My first gun was a old JC Higgins 12 gauge bolt sold by Sears. It was clip fed but the ejector didn't work so I had to use it like a single shot and pick each empty out of the chamber. Killed alot of game birds with that old gun. Dad gave it to me.


----------



## PyroDon (Jul 30, 2006)

My first Gun was a daisy powerline 880 I got it for christmas at age 7 and shot it every day upto my mid teens. I had a weekly alotment of 1500 bbs  
My first shot gun I bought at 14 an H&R topper 20 ga soon followed by a marlin lever action 44 then a winchester 1894 22,44,and 375. 
I was given my grand dads william/scotts 10ga side byside at 18


----------



## Stephen in SOKY (Jun 6, 2006)

H & R Topper Deluxe (Bright nickel receiver, black stock) in .410. Yep still in the safe.


----------



## moonwolf (Sep 20, 2004)

I used to have dreams of getting a Red Ryder BB gun since about age 7, but never did get one till about age 10. The first hunting firearm was a bolt action .410 from an uncle that was a gunsmith. Can't recall the name brand, but I got a lot of rabbits on the run with it. Within a year of that, I traded him for a 20 guage single shot I had only a short time before he figured I needed a 'real' shotgun so that led to getting a pump 12 ga. J.C. Higgins that I had for many years hence. Got lots of game with it...geese, ducks, quail, pheasant, rabbits, and even a fish or two (carp) lol.


----------



## big rockpile (Feb 24, 2003)

ksfarmer said:


> I've still got my first one too. Was a early christmas present when I was about 13. A Mossberg bolt-action 20 guage shotgun. Did a tremendous lot of quail and phesant hunting with it. Many years later before I got a 12 guage, but, I really preferred that ol 20 ga for bird hunting.


Must be twins.Same here.

big rockpile


----------



## donsgal (May 2, 2005)

When I was very young (guessing five or six), mom, dad and I would go "plinking" and I would use a single shot .22 which was dubbed "my gun". My mom still has it at her house and she still calls it "my gun".

donsgal


----------



## wilderness1989 (Feb 23, 2006)

Winchester Model 97, 12ga. Sure killed alot of pheasants, rabbits, and quail with it.


----------



## EDDIE BUCK (Jul 17, 2005)

Cap pistol LOL
Daisey lever action. You know one of them that if you pulled the lever forward and pulled the trigger you had the opportunity of knowing what four, I mean three cause one is pulling the trigger broke fingers feels like. :Bawling: :Bawling:


----------



## CoonXpress (Sep 20, 2004)

Winchester Ranger youth model 20ga pump shotgun. Was a great shotgun, until it was stolen.


----------



## gilberte (Sep 25, 2004)

My first gun was a single shot 16 gauge shotgun. My great grandfather accidentally killed his brother with it. My grandfather took the firing pin out of it and kept it in the closet. I fashioned a firing pin out of a roofing nail and snuck it out to go hunting. It is rusted and totally unsafe now, but I still have it. Makes a great contrast next to the new Thompson Center Encore in 308 I bought yesterday


----------



## fordson major (Jul 12, 2003)

a .177crossman at 10 then a .22 cooey/winchester at 12 (still have it,my kids use it target shooting or me when a **** or other rodent needs care)


----------



## tyusclan (Jan 1, 2005)

A Daisy lever action BB gun at about 6. My first real hunting gun was a Revelation .410 single shot at about 8. I think my dad still has it.


----------



## CGUARDSMAN (Dec 28, 2006)

besides the daisy bb gun my first gun was a Ithica .410 single shot then 2 years later a winchester 1300 20 ga. still have them all


----------



## hunter63 (Jan 4, 2005)

I guess I will have to add, that I did go thru several Daisy BB guns, both rifles and the one's that look like a .45 auto, had a tip-out mag on the front, that held 20 BB's.

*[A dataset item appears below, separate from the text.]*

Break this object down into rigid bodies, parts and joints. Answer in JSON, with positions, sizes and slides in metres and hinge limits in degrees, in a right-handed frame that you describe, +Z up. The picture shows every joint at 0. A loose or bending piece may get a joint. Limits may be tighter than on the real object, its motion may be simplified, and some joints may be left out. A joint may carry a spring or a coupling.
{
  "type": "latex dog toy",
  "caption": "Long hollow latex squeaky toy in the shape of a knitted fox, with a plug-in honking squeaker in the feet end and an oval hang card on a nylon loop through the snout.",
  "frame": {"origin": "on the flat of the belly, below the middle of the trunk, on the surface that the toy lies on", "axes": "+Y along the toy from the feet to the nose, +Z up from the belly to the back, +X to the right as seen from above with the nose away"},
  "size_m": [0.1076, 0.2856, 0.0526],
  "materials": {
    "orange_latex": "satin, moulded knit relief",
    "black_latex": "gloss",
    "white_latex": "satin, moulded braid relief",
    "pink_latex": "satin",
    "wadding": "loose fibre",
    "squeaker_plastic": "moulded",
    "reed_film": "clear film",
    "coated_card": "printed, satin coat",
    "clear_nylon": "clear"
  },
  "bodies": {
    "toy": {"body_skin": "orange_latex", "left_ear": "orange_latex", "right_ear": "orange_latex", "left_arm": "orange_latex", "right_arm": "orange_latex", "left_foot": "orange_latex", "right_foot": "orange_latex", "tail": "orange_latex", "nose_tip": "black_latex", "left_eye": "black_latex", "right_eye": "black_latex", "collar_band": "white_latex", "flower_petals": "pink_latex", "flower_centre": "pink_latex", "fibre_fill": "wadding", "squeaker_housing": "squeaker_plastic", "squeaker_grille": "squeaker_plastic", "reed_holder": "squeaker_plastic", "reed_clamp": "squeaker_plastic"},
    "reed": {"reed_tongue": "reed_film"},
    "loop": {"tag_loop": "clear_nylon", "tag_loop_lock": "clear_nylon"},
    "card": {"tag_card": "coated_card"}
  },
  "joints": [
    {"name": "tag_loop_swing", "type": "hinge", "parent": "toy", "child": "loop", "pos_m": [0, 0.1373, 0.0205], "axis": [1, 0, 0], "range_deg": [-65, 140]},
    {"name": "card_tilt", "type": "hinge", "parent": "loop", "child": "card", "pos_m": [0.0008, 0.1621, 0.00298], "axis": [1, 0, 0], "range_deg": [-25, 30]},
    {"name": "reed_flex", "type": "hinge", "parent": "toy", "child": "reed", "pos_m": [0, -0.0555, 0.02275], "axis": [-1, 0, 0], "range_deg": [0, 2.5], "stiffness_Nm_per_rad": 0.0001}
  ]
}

Used to shoot them in the basement, had a range set up, with a big cardboard box for a back stop. That way you could recover the BB's and shoot then again and again.
Even had a "moving target" (large juice can on a string).
Think there is still some holes in the windows, (accidents).

I guess, I wanted to make a point that we seem to be able to just go out and buy just about any type of gun these days. 
Where in the past, our fathers had to save, connive, trade and generally really work at getting some type of of firearm. And when they did it was "special", especially for us when the Christmas/Birthday gun came along.

I suspect a lot of old military guns had a second life and many fond memories. .303 British, .30-06 etc., for this reason.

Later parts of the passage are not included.